The honest answer isn't "never use AI." AI image tools are fast, cheap, and good enough to fill a feed when you're stuck. But filling a feed and selling your business are different jobs. For a real business with a real product, your own photos do the second job better almost every time. Here's when to shoot, when AI is genuinely fine, and how to keep the two from working against each other.

Do real photos actually perform better than AI or stock images?

On the numbers we can verify, yes. A study of small-business Facebook posts found that swapping stock photos for natural, authentic photos more than tripled the average engagement rate, from .06 to .21, per Zagonel et al., published by UF/IFAS. That study compared stock to real photos, not AI specifically, but the mechanism is the same: people scroll past images that feel generic and stop on images that feel like a real place and a real person.

AI images sit in the same bucket as stock, sometimes worse. A polished AI photo of "a coffee shop" looks like a polished AI photo of a coffee shop. It isn't your coffee shop, with your light, your menu board, your one weird chair everyone fights over. That specificity is what makes someone trust you enough to walk in or click buy.

Why do my own photos build more trust?

Buying anything online is a small act of faith. The customer is trying to answer one quiet question: is this real, and will it be as good as it looks? Your own photos answer it directly. They show the actual stitching on the bag, the actual portion size, the actual person who'll cut their hair. An AI image can't show any of that, because the thing in the image doesn't exist.

There's a sharper version of this problem. People are getting good at spotting AI images, and suspicious of them. An AI face on a "team" page, an AI "customer" holding your product, an AI "before and after" doesn't read as creative. It reads as a business hiding something. Once a viewer catches one fake image, they start doubting everything else on the page, including the parts that were true.

When is it actually okay to use AI images?

Plenty of times. The rule of thumb: use AI for things that are clearly decorative or illustrative, never as a fake stand-in for a real product, place, person, or result. Good uses:

  • Backgrounds and textures behind text, like a quote card, a tip, or an announcement where no real photo is needed.
  • Abstract or conceptual visuals for a blog header or a "here's an idea" post, where everyone understands it's an illustration.
  • Mockups and concepts you label as such, for example a product idea you're testing before it's made.
  • Cleanup and editing of your real photos: removing a distracting sign, extending a background, fixing lighting. The subject is still real; you're just tidying the frame.
  • Filler for slow weeks, a seasonal graphic or a simple branded image, when the alternative is posting nothing at all.

Notice the pattern: in every good use, the AI image isn't pretending to be evidence. The moment an AI image does the work of "proof this is real," you've crossed a line, both with your audience and, increasingly, with the law.

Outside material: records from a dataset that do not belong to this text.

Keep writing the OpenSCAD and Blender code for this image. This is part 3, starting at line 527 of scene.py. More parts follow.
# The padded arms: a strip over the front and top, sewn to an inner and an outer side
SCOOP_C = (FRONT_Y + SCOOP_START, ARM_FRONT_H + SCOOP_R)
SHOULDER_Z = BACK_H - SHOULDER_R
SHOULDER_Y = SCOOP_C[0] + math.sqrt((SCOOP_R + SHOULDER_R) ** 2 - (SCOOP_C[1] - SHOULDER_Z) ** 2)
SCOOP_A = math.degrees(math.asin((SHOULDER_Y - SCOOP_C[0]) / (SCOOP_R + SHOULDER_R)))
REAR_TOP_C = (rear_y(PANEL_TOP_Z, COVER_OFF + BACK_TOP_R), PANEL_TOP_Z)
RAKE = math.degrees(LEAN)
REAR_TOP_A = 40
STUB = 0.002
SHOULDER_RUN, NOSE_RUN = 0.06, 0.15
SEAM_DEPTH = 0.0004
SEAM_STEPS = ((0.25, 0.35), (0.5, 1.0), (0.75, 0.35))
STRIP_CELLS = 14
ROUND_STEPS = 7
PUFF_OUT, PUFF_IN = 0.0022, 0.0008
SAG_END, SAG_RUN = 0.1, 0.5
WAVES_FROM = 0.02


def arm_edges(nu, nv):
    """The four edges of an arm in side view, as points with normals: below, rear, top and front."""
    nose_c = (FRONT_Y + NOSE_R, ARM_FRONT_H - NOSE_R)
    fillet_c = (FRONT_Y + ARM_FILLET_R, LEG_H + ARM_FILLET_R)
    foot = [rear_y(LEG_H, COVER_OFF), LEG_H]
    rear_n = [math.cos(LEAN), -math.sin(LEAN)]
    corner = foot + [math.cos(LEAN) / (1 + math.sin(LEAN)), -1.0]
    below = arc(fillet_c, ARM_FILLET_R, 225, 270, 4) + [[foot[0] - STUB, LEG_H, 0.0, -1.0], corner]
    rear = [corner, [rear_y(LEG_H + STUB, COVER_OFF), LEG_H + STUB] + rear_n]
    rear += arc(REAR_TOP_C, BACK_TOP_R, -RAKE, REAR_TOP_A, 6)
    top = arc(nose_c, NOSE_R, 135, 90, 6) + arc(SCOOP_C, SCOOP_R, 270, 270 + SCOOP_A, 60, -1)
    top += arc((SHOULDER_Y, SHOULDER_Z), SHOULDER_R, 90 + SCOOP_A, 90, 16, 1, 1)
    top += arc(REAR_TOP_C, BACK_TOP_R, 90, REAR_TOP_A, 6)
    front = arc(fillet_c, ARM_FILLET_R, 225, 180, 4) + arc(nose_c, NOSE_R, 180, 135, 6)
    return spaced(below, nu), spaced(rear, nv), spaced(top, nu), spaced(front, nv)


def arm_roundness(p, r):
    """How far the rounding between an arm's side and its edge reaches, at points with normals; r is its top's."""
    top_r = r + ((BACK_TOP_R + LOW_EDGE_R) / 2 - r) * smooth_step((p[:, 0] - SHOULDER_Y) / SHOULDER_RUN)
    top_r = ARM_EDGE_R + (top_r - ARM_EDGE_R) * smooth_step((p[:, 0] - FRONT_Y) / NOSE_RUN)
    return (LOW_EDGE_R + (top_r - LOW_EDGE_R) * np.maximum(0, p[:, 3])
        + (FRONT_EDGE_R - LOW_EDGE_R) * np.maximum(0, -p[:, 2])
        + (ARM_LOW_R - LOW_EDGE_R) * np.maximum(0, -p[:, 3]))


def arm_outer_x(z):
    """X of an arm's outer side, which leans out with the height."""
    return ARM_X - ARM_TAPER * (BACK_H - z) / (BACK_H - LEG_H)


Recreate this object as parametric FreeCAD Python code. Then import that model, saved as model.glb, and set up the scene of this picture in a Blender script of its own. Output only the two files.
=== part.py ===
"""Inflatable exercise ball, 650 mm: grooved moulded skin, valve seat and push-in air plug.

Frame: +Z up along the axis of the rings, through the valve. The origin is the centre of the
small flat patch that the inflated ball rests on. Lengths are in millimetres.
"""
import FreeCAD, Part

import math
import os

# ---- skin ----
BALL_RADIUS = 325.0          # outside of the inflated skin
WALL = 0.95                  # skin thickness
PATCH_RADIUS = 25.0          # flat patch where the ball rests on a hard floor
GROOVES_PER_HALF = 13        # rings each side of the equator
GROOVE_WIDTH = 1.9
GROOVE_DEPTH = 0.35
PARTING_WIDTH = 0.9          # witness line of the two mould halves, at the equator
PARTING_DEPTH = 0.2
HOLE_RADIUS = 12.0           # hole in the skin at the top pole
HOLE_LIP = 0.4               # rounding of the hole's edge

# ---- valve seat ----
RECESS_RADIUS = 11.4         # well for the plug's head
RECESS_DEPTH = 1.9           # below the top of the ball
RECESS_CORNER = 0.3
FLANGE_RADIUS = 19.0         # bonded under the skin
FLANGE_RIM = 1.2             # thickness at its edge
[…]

It can, in the obvious cases. In 2024 the U.S. Federal Trade Commission finalized a rule banning fake and AI-generated reviews and testimonials, including content that misrepresents itself as coming from a real person who never used the product. An AI-generated "happy customer" testimonial or a fabricated before-and-after is exactly the kind of thing that's now off-limits, with civil penalties attached per violation.

You don't need to memorize regulations to stay safe. The honest line covers it: don't use an AI image to claim something happened that didn't. AI for a pretty background is fine. AI to invent a customer, a result, or a product you don't actually sell is not.

My photos look amateur. Won't AI images look more professional?

This is the real worry behind the question, and it's worth taking seriously. The fix usually isn't AI. It's a few small habits that make ordinary phone photos look intentional:

  1. Shoot near a window. Soft, natural side light flatters almost anything. Kill the overhead fluorescents and turn off your flash.
  2. Clean the frame. Move the clutter, wipe the smudge, straighten the label. Tidy beats fancy.
  3. Get closer. Fill the frame with the product or the detail. Most weak photos are just too far away.
  4. Take ten, keep one. Shoot the same thing from a few angles and heights, then pick the best. Phones make this free.
  5. Stay consistent. Pick a light, a background, or an edit you like and reuse it. Consistency reads as "brand" more than polish does.

A slightly imperfect real photo beats a flawless fake one, because the imperfections are what make it believable. The goal isn't a magazine shoot. It's "clearly real, clearly yours, clearly cared about."

What's the practical split for a small business?

A simple working ratio: aim for the large majority of your posts to use real photos or video of your actual work, and let AI or graphic-style images fill the rest, the quote cards, announcements, and slow-week filler. If you sell a physical product or an in-person service, lean even harder toward real, because your photo is the sales pitch.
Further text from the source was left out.